» Written instruction
Output every entry exactly as written.

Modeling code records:
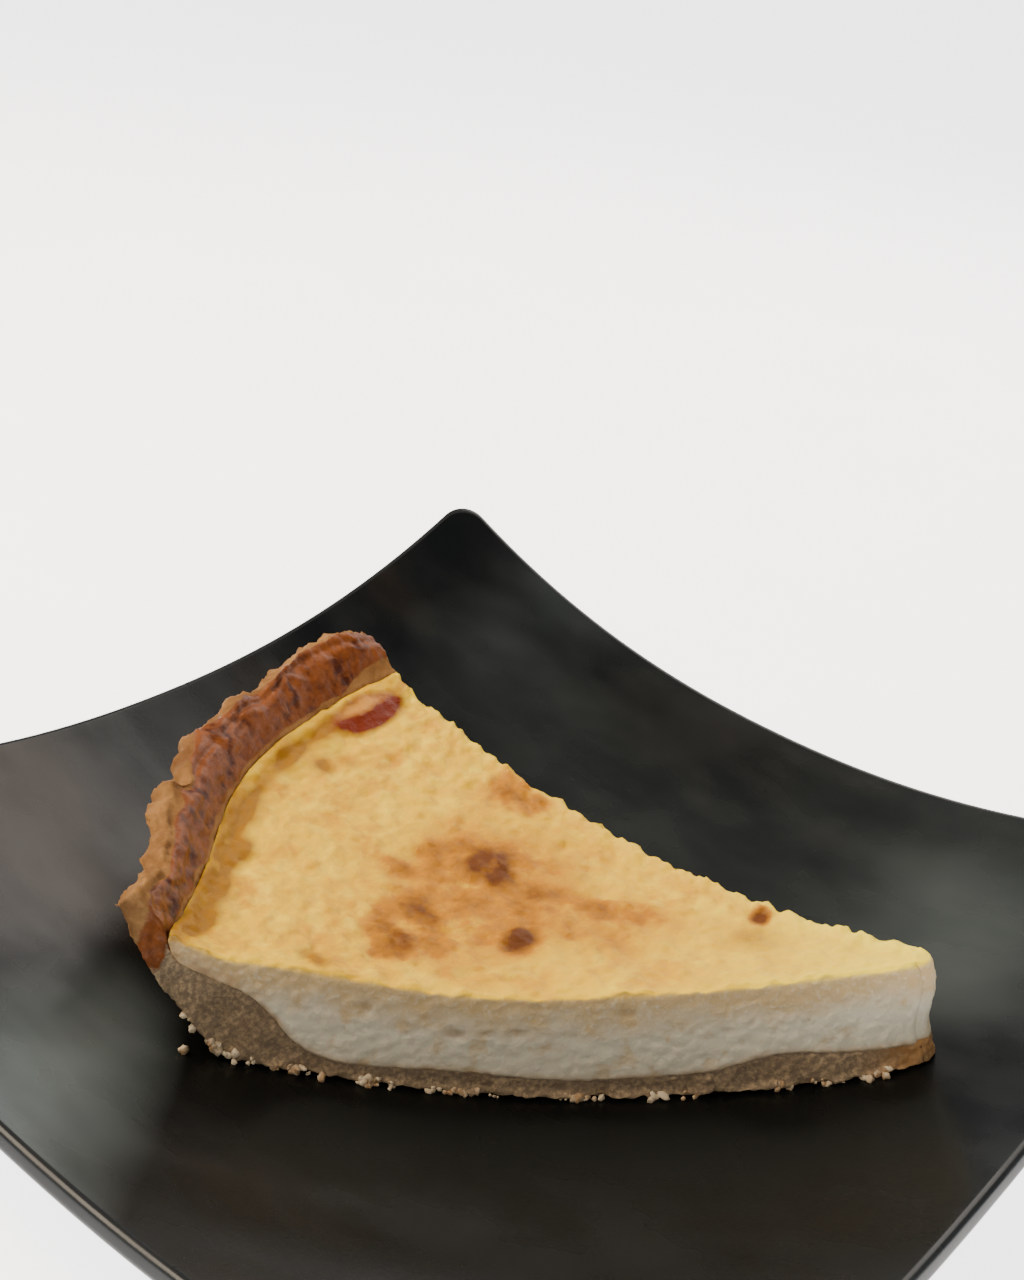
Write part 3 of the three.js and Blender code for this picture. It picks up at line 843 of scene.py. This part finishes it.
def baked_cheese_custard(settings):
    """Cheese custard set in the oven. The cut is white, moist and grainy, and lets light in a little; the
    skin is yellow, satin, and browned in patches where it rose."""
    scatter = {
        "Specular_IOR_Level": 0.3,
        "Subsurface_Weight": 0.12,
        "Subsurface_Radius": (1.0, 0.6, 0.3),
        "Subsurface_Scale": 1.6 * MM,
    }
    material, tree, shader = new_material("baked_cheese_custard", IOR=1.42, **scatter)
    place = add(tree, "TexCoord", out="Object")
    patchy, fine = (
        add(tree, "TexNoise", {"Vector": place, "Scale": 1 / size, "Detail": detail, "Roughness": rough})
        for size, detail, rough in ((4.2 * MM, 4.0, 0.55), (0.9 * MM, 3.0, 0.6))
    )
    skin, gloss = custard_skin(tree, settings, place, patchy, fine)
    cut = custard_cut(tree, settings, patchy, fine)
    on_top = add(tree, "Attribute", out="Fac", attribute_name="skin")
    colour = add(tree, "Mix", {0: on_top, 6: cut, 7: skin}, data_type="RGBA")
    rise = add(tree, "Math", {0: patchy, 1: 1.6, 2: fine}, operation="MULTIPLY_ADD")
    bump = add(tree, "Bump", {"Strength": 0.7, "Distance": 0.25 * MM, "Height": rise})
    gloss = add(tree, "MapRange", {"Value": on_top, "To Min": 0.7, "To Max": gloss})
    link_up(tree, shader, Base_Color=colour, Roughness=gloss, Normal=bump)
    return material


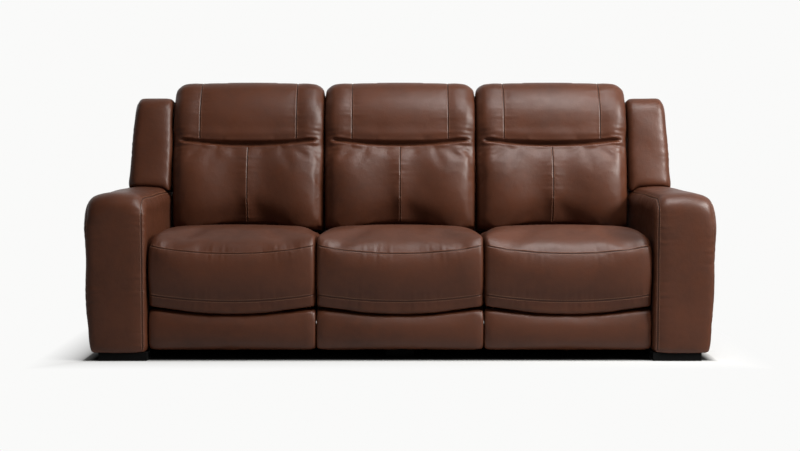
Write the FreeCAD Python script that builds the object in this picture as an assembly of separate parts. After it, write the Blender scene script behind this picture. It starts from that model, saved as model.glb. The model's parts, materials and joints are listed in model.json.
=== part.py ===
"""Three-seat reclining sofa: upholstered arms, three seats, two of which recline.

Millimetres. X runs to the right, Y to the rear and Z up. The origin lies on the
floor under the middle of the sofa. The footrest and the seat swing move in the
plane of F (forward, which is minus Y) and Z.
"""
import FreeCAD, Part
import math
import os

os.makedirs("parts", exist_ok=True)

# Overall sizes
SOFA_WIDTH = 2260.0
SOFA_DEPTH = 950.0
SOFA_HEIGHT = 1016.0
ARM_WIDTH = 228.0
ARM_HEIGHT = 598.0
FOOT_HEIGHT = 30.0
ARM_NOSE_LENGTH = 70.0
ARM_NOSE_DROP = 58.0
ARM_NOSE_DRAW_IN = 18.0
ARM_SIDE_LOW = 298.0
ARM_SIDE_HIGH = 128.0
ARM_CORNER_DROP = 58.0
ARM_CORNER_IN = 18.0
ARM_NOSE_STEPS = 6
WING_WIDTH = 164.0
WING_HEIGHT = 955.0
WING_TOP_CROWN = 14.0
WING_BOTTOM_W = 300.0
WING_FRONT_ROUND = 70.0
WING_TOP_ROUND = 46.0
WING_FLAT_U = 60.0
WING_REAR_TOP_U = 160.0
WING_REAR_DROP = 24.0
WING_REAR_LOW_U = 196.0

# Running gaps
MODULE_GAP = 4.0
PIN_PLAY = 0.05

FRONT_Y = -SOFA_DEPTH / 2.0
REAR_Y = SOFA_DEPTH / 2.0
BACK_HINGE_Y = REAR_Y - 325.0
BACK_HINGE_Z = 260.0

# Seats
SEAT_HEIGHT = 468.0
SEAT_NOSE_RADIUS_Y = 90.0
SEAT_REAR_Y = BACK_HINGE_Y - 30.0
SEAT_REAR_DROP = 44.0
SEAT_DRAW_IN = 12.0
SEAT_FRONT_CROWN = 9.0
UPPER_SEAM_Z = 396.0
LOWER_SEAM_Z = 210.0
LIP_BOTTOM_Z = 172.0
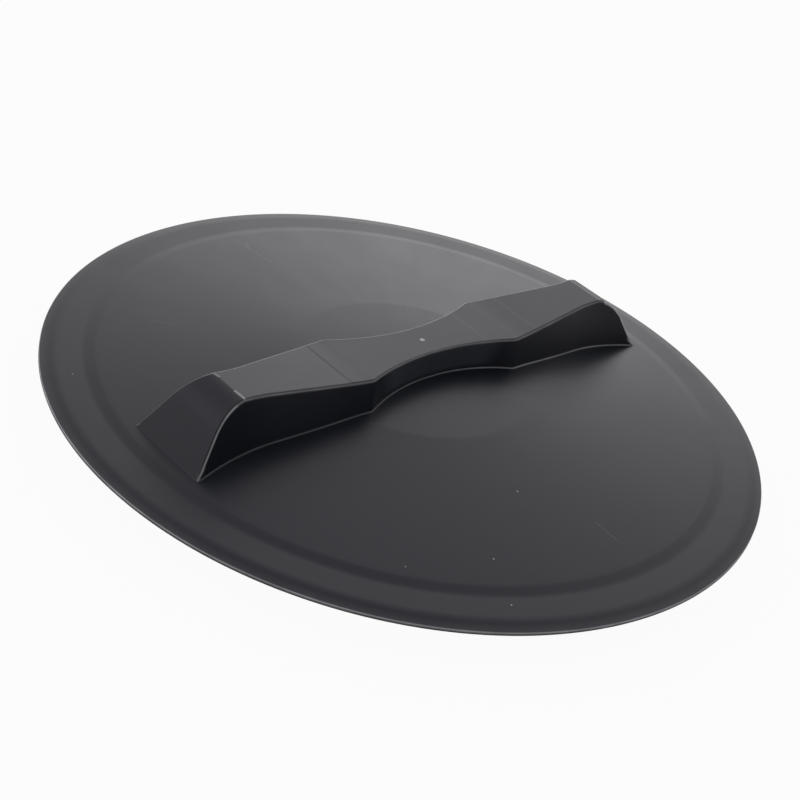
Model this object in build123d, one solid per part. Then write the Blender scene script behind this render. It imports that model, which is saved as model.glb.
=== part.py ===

» Response to the task
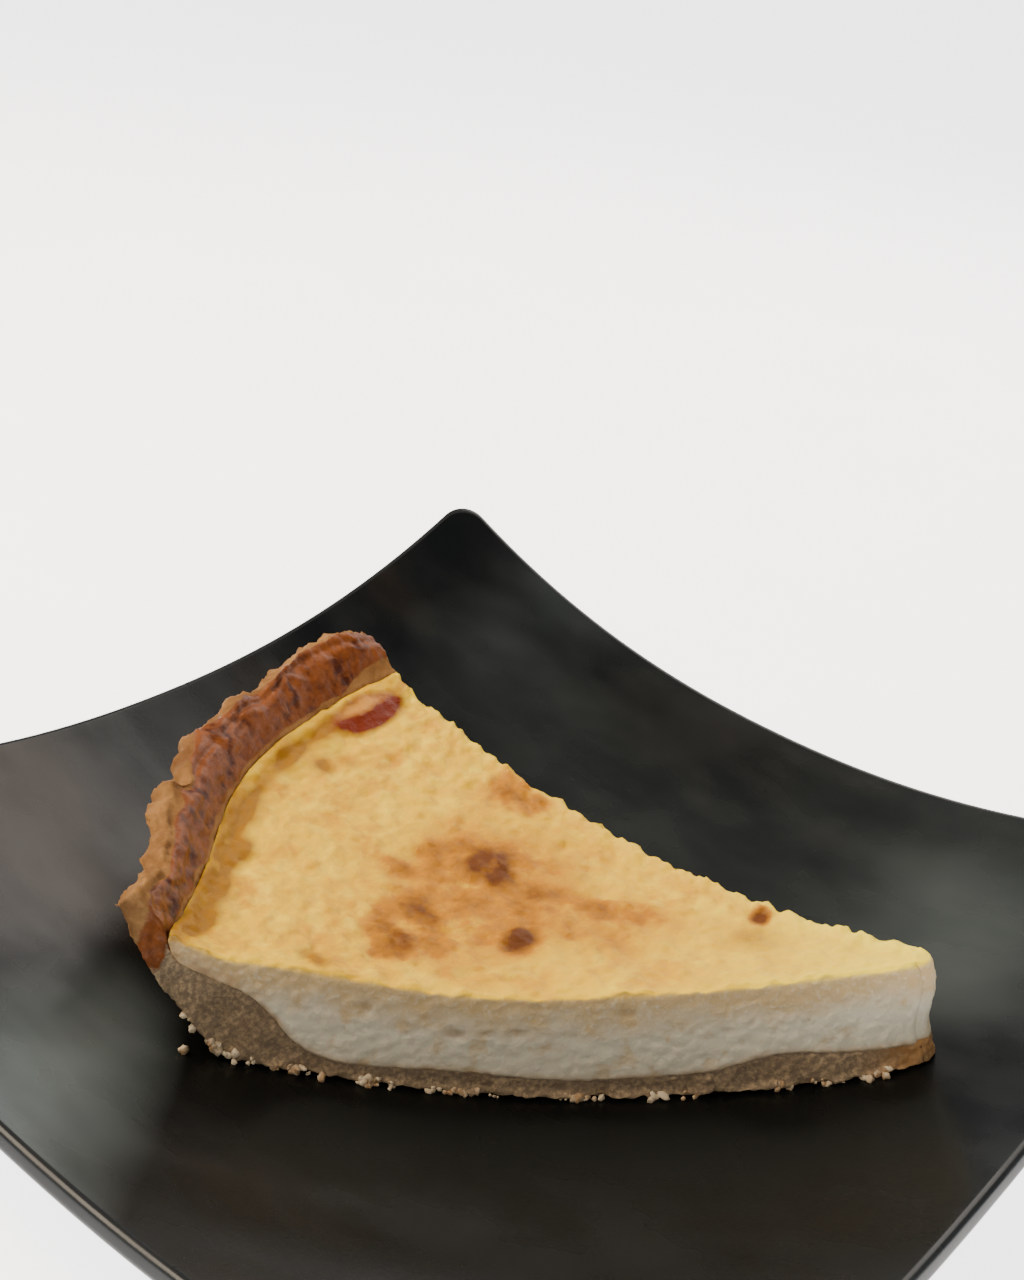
Write part 3 of the three.js and Blender code for this picture. It picks up at line 843 of scene.py. This part finishes it.
def baked_cheese_custard(settings):
    """Cheese custard set in the oven. The cut is white, moist and grainy, and lets light in a little; the
    skin is yellow, satin, and browned in patches where it rose."""
    scatter = {
        "Specular_IOR_Level": 0.3,
        "Subsurface_Weight": 0.12,
        "Subsurface_Radius": (1.0, 0.6, 0.3),
        "Subsurface_Scale": 1.6 * MM,
    }
    material, tree, shader = new_material("baked_cheese_custard", IOR=1.42, **scatter)
    place = add(tree, "TexCoord", out="Object")
    patchy, fine = (
        add(tree, "TexNoise", {"Vector": place, "Scale": 1 / size, "Detail": detail, "Roughness": rough})
        for size, detail, rough in ((4.2 * MM, 4.0, 0.55), (0.9 * MM, 3.0, 0.6))
    )
    skin, gloss = custard_skin(tree, settings, place, patchy, fine)
    cut = custard_cut(tree, settings, patchy, fine)
    on_top = add(tree, "Attribute", out="Fac", attribute_name="skin")
    colour = add(tree, "Mix", {0: on_top, 6: cut, 7: skin}, data_type="RGBA")
    rise = add(tree, "Math", {0: patchy, 1: 1.6, 2: fine}, operation="MULTIPLY_ADD")
    bump = add(tree, "Bump", {"Strength": 0.7, "Distance": 0.25 * MM, "Height": rise})
    gloss = add(tree, "MapRange", {"Value": on_top, "To Min": 0.7, "To Max": gloss})
    link_up(tree, shader, Base_Color=colour, Roughness=gloss, Normal=bump)
    return material


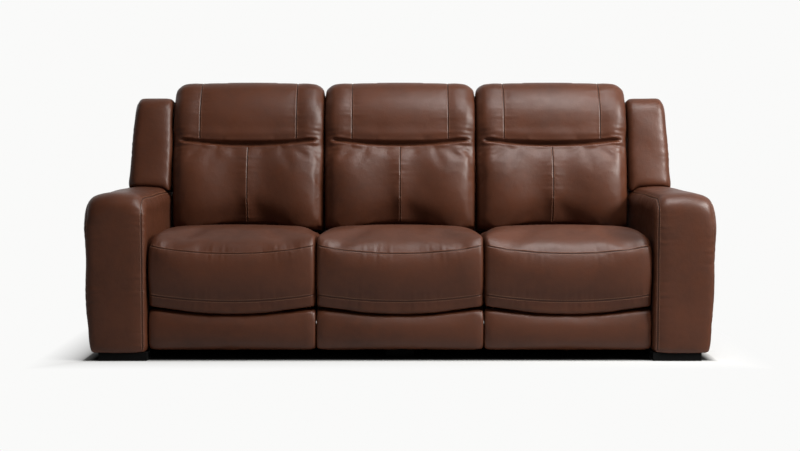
Write the FreeCAD Python script that builds the object in this picture as an assembly of separate parts. After it, write the Blender scene script behind this picture. It starts from that model, saved as model.glb. The model's parts, materials and joints are listed in model.json.
=== part.py ===
"""Three-seat reclining sofa: upholstered arms, three seats, two of which recline.

Millimetres. X runs to the right, Y to the rear and Z up. The origin lies on the
floor under the middle of the sofa. The footrest and the seat swing move in the
plane of F (forward, which is minus Y) and Z.
"""
import FreeCAD, Part
import math
import os

os.makedirs("parts", exist_ok=True)

# Overall sizes
SOFA_WIDTH = 2260.0
SOFA_DEPTH = 950.0
SOFA_HEIGHT = 1016.0
ARM_WIDTH = 228.0
ARM_HEIGHT = 598.0
FOOT_HEIGHT = 30.0
ARM_NOSE_LENGTH = 70.0
ARM_NOSE_DROP = 58.0
ARM_NOSE_DRAW_IN = 18.0
ARM_SIDE_LOW = 298.0
ARM_SIDE_HIGH = 128.0
ARM_CORNER_DROP = 58.0
ARM_CORNER_IN = 18.0
ARM_NOSE_STEPS = 6
WING_WIDTH = 164.0
WING_HEIGHT = 955.0
WING_TOP_CROWN = 14.0
WING_BOTTOM_W = 300.0
WING_FRONT_ROUND = 70.0
WING_TOP_ROUND = 46.0
WING_FLAT_U = 60.0
WING_REAR_TOP_U = 160.0
WING_REAR_DROP = 24.0
WING_REAR_LOW_U = 196.0

# Running gaps
MODULE_GAP = 4.0
PIN_PLAY = 0.05

FRONT_Y = -SOFA_DEPTH / 2.0
REAR_Y = SOFA_DEPTH / 2.0
BACK_HINGE_Y = REAR_Y - 325.0
BACK_HINGE_Z = 260.0

# Seats
SEAT_HEIGHT = 468.0
SEAT_NOSE_RADIUS_Y = 90.0
SEAT_REAR_Y = BACK_HINGE_Y - 30.0
SEAT_REAR_DROP = 44.0
SEAT_DRAW_IN = 12.0
SEAT_FRONT_CROWN = 9.0
UPPER_SEAM_Z = 396.0
LOWER_SEAM_Z = 210.0
LIP_BOTTOM_Z = 172.0
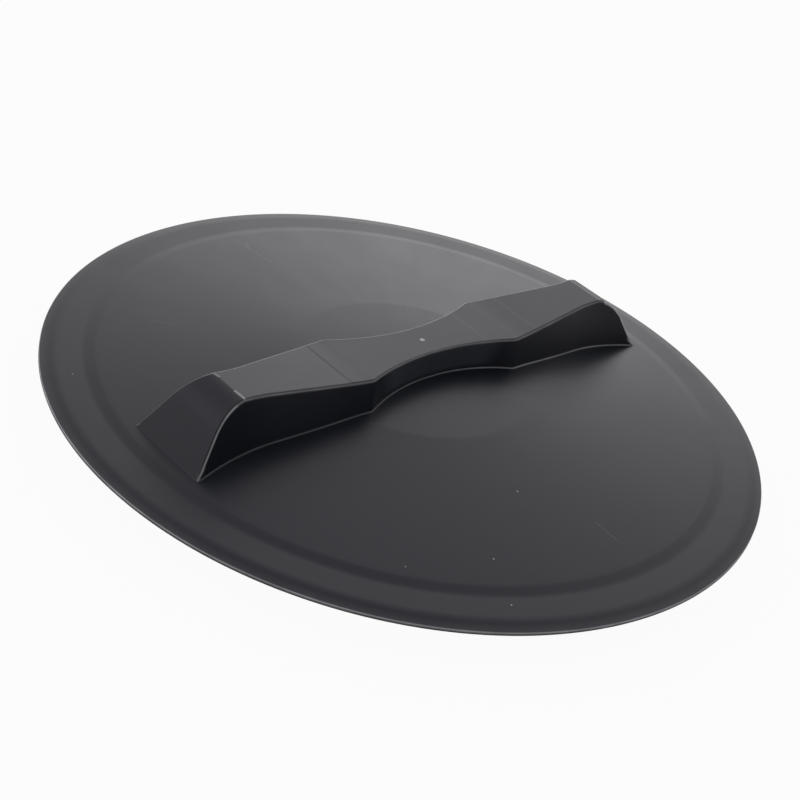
Model this object in build123d, one solid per part. Then write the Blender scene script behind this render. It imports that model, which is saved as model.glb.
=== part.py ===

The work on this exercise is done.